Mathematically there will be enough priests per head of population nationally. The situation will be somewhat akin to that of Church of Ireland ministers – broad areas to cover.
Zambia 1974 to 1977.
A typical rural parish. Forty miles wide by 40 miles long. Nine Mass stations of which the priest visited three each week, depending on the weather. There seemed no probability of enough Zambian priests to replace the Europeans/Americans. Today there are Zambian African priests serving in South Africa.
Until recently we had no shortage of priests. But Catholicism crumbled. Who is to blame??? Despite the adequate numbers of priests the people chose to go more secular.
I suggest it’s not a numbers game — only or at all. Like many more I think I know what’s needed. Suffice it to say that the analysis needs to be deepened – what is it that would lead people to have a sense of need for the Catholic way of life. Is this not a gift. What’s its source? Why have some of us felt the need at some point in life to “drink from the well.?”

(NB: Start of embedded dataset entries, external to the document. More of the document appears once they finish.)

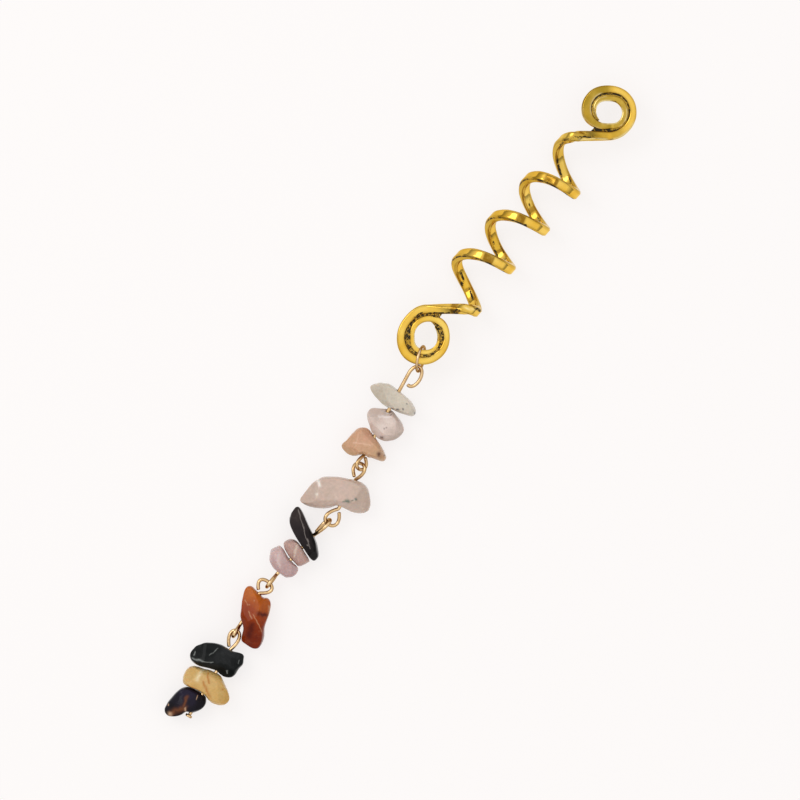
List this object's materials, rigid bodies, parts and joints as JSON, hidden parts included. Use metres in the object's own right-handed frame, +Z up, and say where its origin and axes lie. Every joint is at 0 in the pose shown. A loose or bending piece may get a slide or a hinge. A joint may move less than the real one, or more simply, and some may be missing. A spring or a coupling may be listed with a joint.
{
  "type": "spiral hair ring with stone chip chain",
  "caption": "Cast metal spiral that winds onto a braid or lock of hair, with a flat eye at each end and a chain of drilled stone chips on wire pins hanging from one eye.",
  "frame": {"origin": "middle of the part's outline, on the surface it lies on", "axes": "+Z up, X along the coil towards its free eye, the chain leading off towards -X"},
  "size_m": [0.1206, 0.0208, 0.0086],
  "materials": {
    "cast_gold": "antique gold plate, dark in its grooves",
    "ring_wire": "pale gold plate",
    "pin_wire": "pale gold plate",
    "chip_grey_beige": "tumbled, polished",
    "chip_pink_white": "tumbled, polished",
    "chip_orange_beige": "tumbled, polished",
    "chip_pale_pink": "tumbled, polished",
    "chip_black_veined": "tumbled, polished",
    "chip_clear_pink": "tumbled, polished",
    "chip_lilac_pink": "tumbled, polished",
    "chip_amber": "tumbled, polished",
    "chip_dark_green": "tumbled, polished",
    "chip_honey": "tumbled, polished",
    "chip_blue_black": "tumbled, polished"
  },
  "bodies": {
    "root": {"hair_spiral": "cast_gold", "jump_ring": "ring_wire", "eye_pin_1": "pin_wire", "eye_pin_2": "pin_wire", "eye_pin_3": "pin_wire", "eye_pin_4": "pin_wire", "eye_pin_5": "pin_wire", "chip_1": "chip_grey_beige", "chip_2": "chip_pink_white", "chip_3": "chip_orange_beige", "chip_4": "chip_pale_pink", "chip_5": "chip_black_veined", "chip_6": "chip_clear_pink", "chip_7": "chip_lilac_pink", "chip_8": "chip_amber", "chip_9": "chip_dark_green", "chip_10": "chip_honey", "chip_11": "chip_blue_black"}
  },
  "joints": []
}
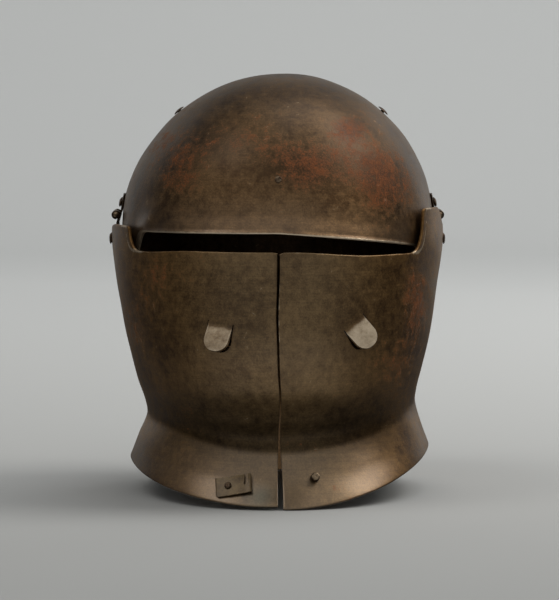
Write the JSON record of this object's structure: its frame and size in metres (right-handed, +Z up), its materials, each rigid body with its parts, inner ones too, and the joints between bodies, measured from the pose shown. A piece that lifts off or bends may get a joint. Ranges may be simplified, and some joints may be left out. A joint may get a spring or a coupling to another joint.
{
  "type": "knight helmet",
  "caption": "Closed steel knight's helmet: rounded skull with a nape tail, hinged cheek pieces that meet at the chin, a narrow sight, vent tongues and a flared collar.",
  "frame": {"origin": "middle of the base: centre of the bounding box in X and Y, at the height of the rim that it stands on", "axes": "+Z up; the face looks towards -Y; +X is the wearer's left"},
  "size_m": [0.2246, 0.2528, 0.278],
  "materials": {
    "steel": "satin dark brown russet steel",
    "iron": "satin dark brown wrought iron",
    "leather": "matt",
    "linen": "matt quilted linen"
  },
  "bodies": {
    "skull": {"skull": "steel", "hinge_upper_leaf_right": "iron", "hinge_upper_leaf_left": "iron", "hinge_pin_right": "iron", "hinge_pin_left": "iron", "hinge_upper_rivet_right_1": "iron", "hinge_upper_rivet_right_2": "iron", "hinge_upper_rivet_left_1": "iron", "hinge_upper_rivet_left_2": "iron", "lining_rivet_right": "iron", "lining_rivet_left": "iron", "lining_rivet_front": "iron", "lining_rivet_rear": "iron", "lining_strap_across": "leather", "lining_strap_front": "leather", "lining_strap_rear": "leather", "lining_cap": "linen"},
    "cheek_right": {"cheek_piece_right": "steel", "hinge_lower_leaf_right": "iron", "hinge_lower_rivet_right_1": "iron", "hinge_lower_rivet_right_2": "iron", "latch_plate": "iron", "latch_rivet": "iron"},
    "cheek_left": {"cheek_piece_left": "steel", "hinge_lower_leaf_left": "iron", "hinge_lower_rivet_left_1": "iron", "hinge_lower_rivet_left_2": "iron", "latch_stud": "iron"}
  },
  "joints": [
    {"name": "cheek_right_hinge", "type": "hinge", "parent": "skull", "child": "cheek_right", "pos_m": [-0.1074, 0.0004, 0.1842], "axis": [0, 1, 0], "range_deg": [0, 95]},
    {"name": "cheek_left_hinge", "type": "hinge", "parent": "skull", "child": "cheek_left", "pos_m": [0.1082, 0.0004, 0.1842], "axis": [0, -1, 0], "range_deg": [0, 95]}
  ]
}
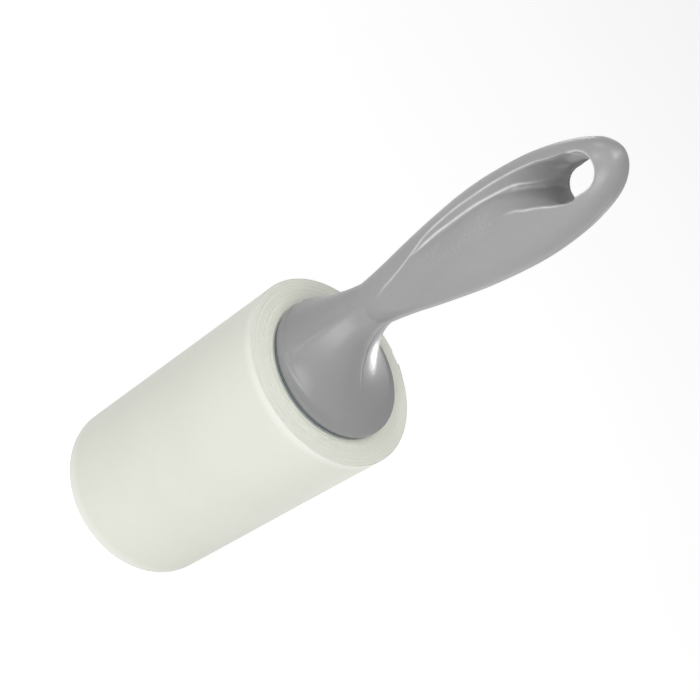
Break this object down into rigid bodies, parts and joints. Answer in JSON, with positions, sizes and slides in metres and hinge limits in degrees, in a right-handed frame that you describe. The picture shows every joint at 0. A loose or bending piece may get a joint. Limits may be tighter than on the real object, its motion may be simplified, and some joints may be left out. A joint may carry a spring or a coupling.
{
  "type": "lint roller",
  "caption": "Hand-held lint roller: a sculpted two-shell handle with a hang hole carries a free-turning sleeve that holds a slide-off roll of adhesive sheets.",
  "frame": {"origin": "centre of the roll's far end face, on which the lint roller stands", "axes": "+Z along the roll's axis towards the handle's tip; -Y is the handle's sculpted front; the handle leans its width towards -X"},
  "size_m": [0.062, 0.0619, 0.2146],
  "materials": {
    "handle_plastic": "satin",
    "spindle_plastic": "matte",
    "plated_steel": "zinc plated",
    "sleeve_plastic": "matte",
    "hub_plastic": "matte",
    "paperboard": "uncoated",
    "wound_paper": "matte",
    "sheet_paper": "smooth"
  },
  "bodies": {
    "handle": {"handle_front_shell": "handle_plastic", "handle_rear_shell": "handle_plastic", "spindle": "spindle_plastic", "washer": "plated_steel", "spindle_screw": "plated_steel"},
    "sleeve": {"sleeve_barrel": "sleeve_plastic", "near_bearing_hub": "hub_plastic", "far_bearing_hub": "sleeve_plastic", "far_end_cap": "hub_plastic"},
    "refill": {"core_tube": "paperboard", "tape_winding": "wound_paper", "outer_sheet": "sheet_paper"}
  },
  "joints": [
    {"name": "roller_spin", "type": "hinge", "parent": "handle", "child": "sleeve", "pos_m": [0, 0, 0.05], "axis": [0, 0, 1], "continuous": true},
    {"name": "refill_slide", "type": "slide", "parent": "sleeve", "child": "refill", "axis": [0, 0, -1], "range_m": [0, 0.105]}
  ]
}
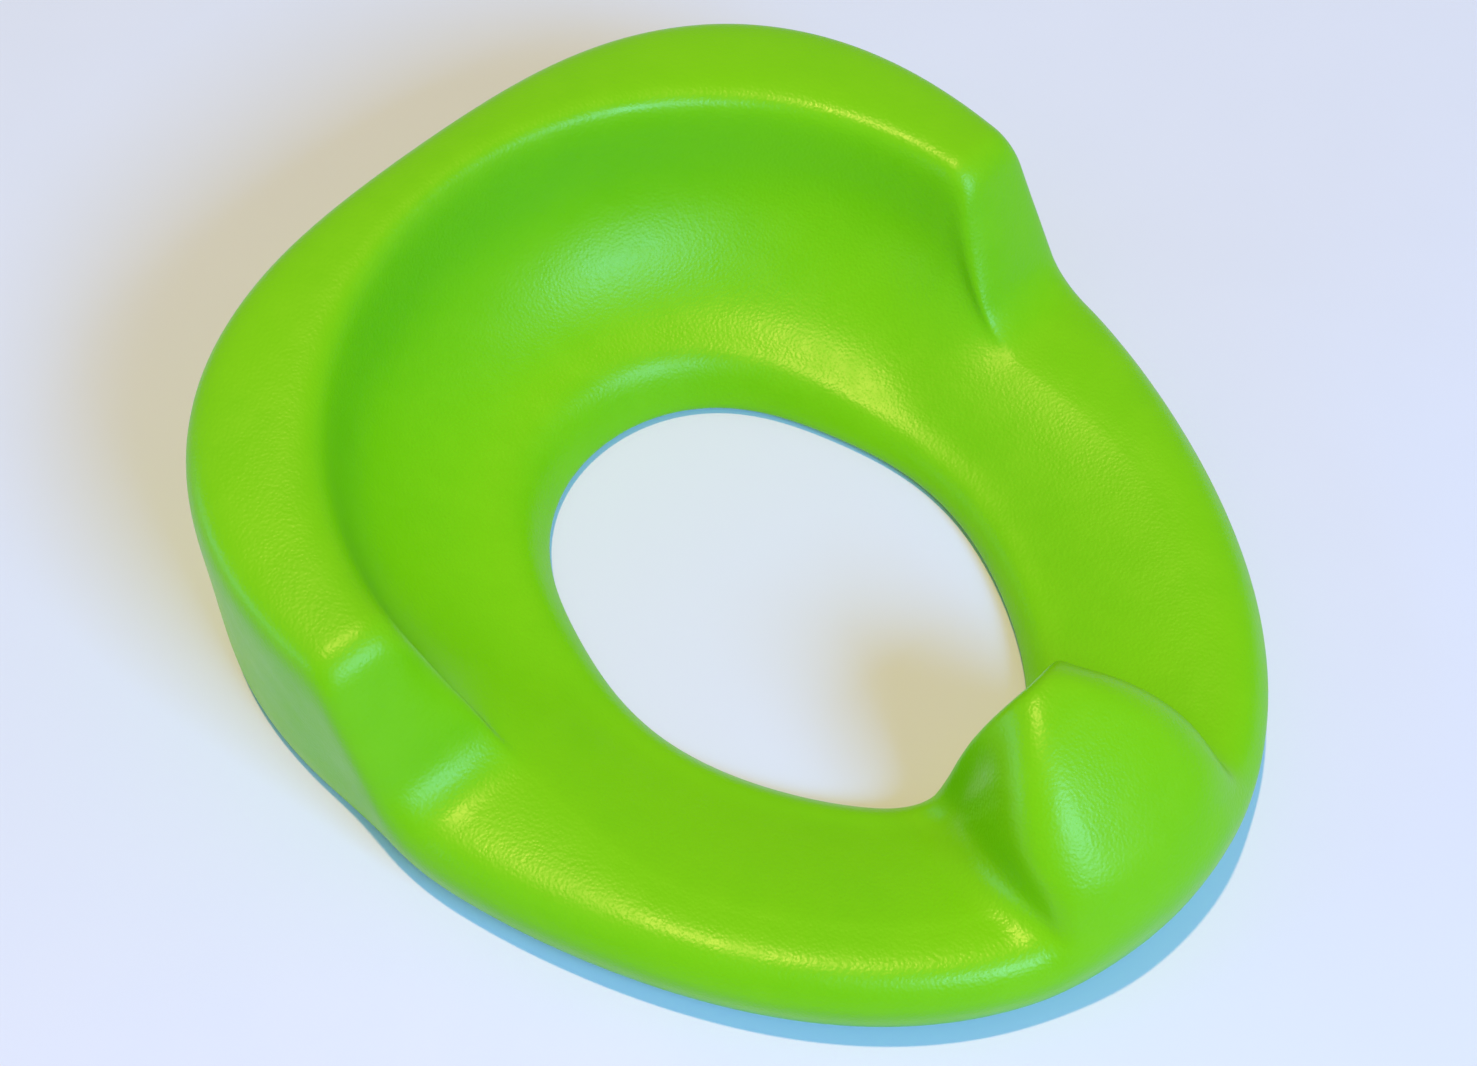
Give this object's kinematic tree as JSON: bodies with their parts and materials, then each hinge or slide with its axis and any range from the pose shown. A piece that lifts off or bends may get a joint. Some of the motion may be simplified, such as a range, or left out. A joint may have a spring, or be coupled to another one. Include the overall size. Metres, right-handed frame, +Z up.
{
  "type": "toddler toilet training seat",
  "caption": "Soft one-piece foam toilet training seat ring with a raised horseshoe back rim, an egg-shaped opening and a splash guard, on a rigid underside ring with rubber feet.",
  "frame": {"origin": "on the plane the feet stand on, below the centre of the seat's bounding box", "axes": "+Z up out of the sitting surface, +Y towards the raised back rim, -Y towards the splash guard, X across the seat, which is symmetric about X = 0"},
  "size_m": [0.3228, 0.358, 0.098],
  "materials": {
    "foam_skin": "satin lime-green polyurethane skin with a fine pebble grain over soft foam",
    "carrier_plastic": "natural off-white moulded polypropylene",
    "underside_plastic": "white moulded polypropylene with a fine spark-eroded texture",
    "screw_steel": "zinc-plated steel",
    "foot_rubber": "matt grey thermoplastic rubber"
  },
  "bodies": {
    "root": {"seat_cushion": "foam_skin", "carrier_plate": "carrier_plastic", "underside_ring": "underside_plastic", "screw_1": "screw_steel", "screw_2": "screw_steel", "screw_3": "screw_steel", "screw_4": "screw_steel", "screw_5": "screw_steel", "screw_6": "screw_steel", "grip_foot_1": "foot_rubber", "grip_foot_2": "foot_rubber", "grip_foot_3": "foot_rubber", "grip_foot_4": "foot_rubber", "grip_foot_5": "foot_rubber", "grip_foot_6": "foot_rubber"}
  },
  "joints": []
}
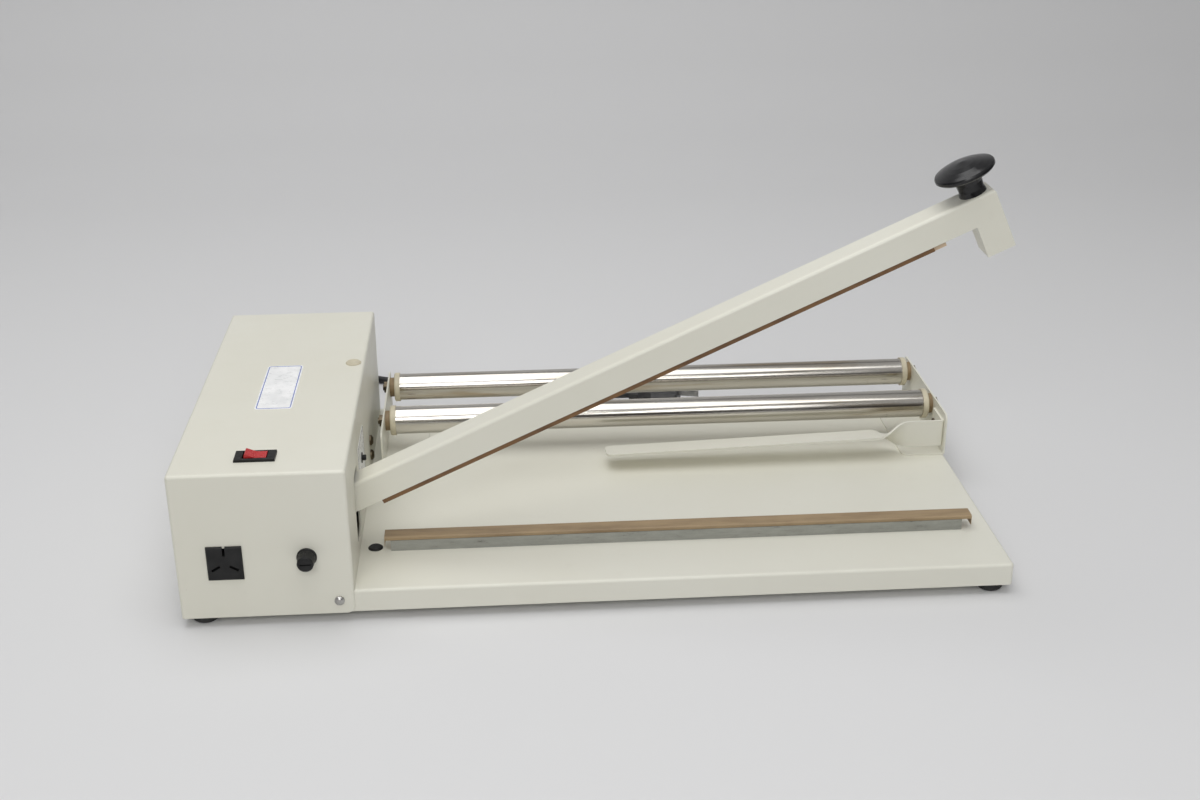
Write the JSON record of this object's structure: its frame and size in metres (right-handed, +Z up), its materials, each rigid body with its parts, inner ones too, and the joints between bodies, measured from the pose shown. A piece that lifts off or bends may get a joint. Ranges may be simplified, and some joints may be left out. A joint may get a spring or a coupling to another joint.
{
  "type": "film sealer",
  "caption": "Table-top film sealer: folded base pan with control box, hinged heated arm over a rubber-topped jaw, free film rollers and a twisted film separator.",
  "frame": {"origin": "on the table under the middle of the machine, its lead left out, with the arm raised", "axes": "+X along the lower jaw away from the control box, +Y from the operator to the rollers, +Z up"},
  "size_m": [0.6504, 0.5133, 0.3354],
  "materials": {
    "cream_paint": "semi-gloss",
    "jaw_aluminium": "satin",
    "silicone": "matte",
    "ptfe_tape": "matte",
    "bar_plastic": "matte",
    "heating_wire": "satin",
    "spring_steel": "satin",
    "roller_steel": "polished",
    "plug_plastic": "satin",
    "spacer_plastic": "satin",
    "black_plastic": "gloss",
    "black_matte": "matte",
    "red_plastic": "gloss",
    "zinc_steel": "satin",
    "black_steel": "satin",
    "foot_rubber": "matte",
    "core_steel": "satin",
    "winding": "satin",
    "cord_rubber": "satin"
  },
  "bodies": {
    "base": {"base_pan": "cream_paint", "control_cover": "cream_paint", "cover_screws": "zinc_steel", "rocker_bezel": "black_plastic", "mains_socket": "black_plastic", "fuse_holder": "black_plastic", "cover_hole_plug": "plug_plastic", "base_hole_plug": "black_matte", "timer_body": "black_matte", "side_bolts": "black_steel", "transformer_core": "core_steel", "transformer_winding": "winding", "jaw_channel": "jaw_aluminium", "jaw_rubber": "silicone", "jaw_tape": "ptfe_tape", "pivot_stand": "zinc_steel", "pivot_pin": "zinc_steel", "return_spring": "spring_steel", "separator_strip": "cream_paint", "separator_screw": "black_steel", "bracket_screws": "zinc_steel", "roller_bracket_left": "cream_paint", "roller_bracket_right": "cream_paint", "strain_relief": "cord_rubber", "lead_tail": "cord_rubber", "lead_coil": "cord_rubber", "lead_run": "cord_rubber", "mains_plug": "cord_rubber", "plug_pins": "zinc_steel", "axle_front": "black_steel", "spacer_front_left": "spacer_plastic", "foot_front_left": "foot_rubber", "spacer_front_right": "spacer_plastic", "foot_front_right": "foot_rubber", "axle_rear": "black_steel", "spacer_rear_left": "spacer_plastic", "foot_rear_left": "foot_rubber", "spacer_rear_right": "spacer_plastic", "foot_rear_right": "foot_rubber"},
    "arm": {"arm_channel": "cream_paint", "heater_bar": "bar_plastic", "heating_ribbon": "heating_wire", "heater_tape": "ptfe_tape", "terminal_right": "spring_steel", "terminal_left": "spring_steel", "arm_knob": "black_plastic"},
    "roller_front": {"roller_tube_front": "roller_steel", "end_plug_front_left": "plug_plastic", "end_plug_front_right": "plug_plastic"},
    "roller_rear": {"roller_tube_rear": "roller_steel", "end_plug_rear_left": "plug_plastic", "end_plug_rear_right": "plug_plastic"},
    "rocker": {"rocker_button": "red_plastic"},
    "fuse_cap": {"fuse_cap": "black_plastic"},
    "timer_spindle": {"timer_spindle": "black_matte"}
  },
  "joints": [
    {"name": "arm_hinge", "type": "hinge", "parent": "base", "child": "arm", "pos_m": [-0.2404, -0.09845, 0.0548], "axis": [0, 1, 0], "range_deg": [0, 24.8], "stiffness_Nm_per_rad": 4, "springref_deg": -31.51},
    {"name": "roller_front_spin", "type": "hinge", "parent": "base", "child": "roller_front", "pos_m": [0.067, 0.08345, 0.0556], "axis": [1, 0, 0], "continuous": true},
    {"name": "roller_rear_spin", "type": "hinge", "parent": "base", "child": "roller_rear", "pos_m": [0.067, 0.16085, 0.0556], "axis": [1, 0, 0], "continuous": true},
    {"name": "rocker_tip", "type": "hinge", "parent": "base", "child": "rocker", "pos_m": [-0.2606, -0.13845, 0.1283], "axis": [0, -1, 0], "range_deg": [0, 22]},
    {"name": "fuse_cap_turn", "type": "hinge", "parent": "base", "child": "fuse_cap", "pos_m": [-0.2253, -0.17475, 0.0575], "axis": [0, 1, 0], "range_deg": [0, 90]},
    {"name": "timer_turn", "type": "hinge", "parent": "base", "child": "timer_spindle", "pos_m": [-0.192, -0.04175, 0.079], "axis": [1, 0, 0], "range_deg": [-150, 150]}
  ]
}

Mass and holy Communion are the source and summit. But there has to be a certain character to the way they are received and reverences before any gift will accrue. Mere consumption of the Host does not create automatic improvement.
But this is where to start, with reverence for the Blessed Sacrament. Ironically in Ireland such reverence is disappearing. Priests seem unworried about it. Fear? lack of belief?
It’s not the political party with the most activists on the ground that wins the election!!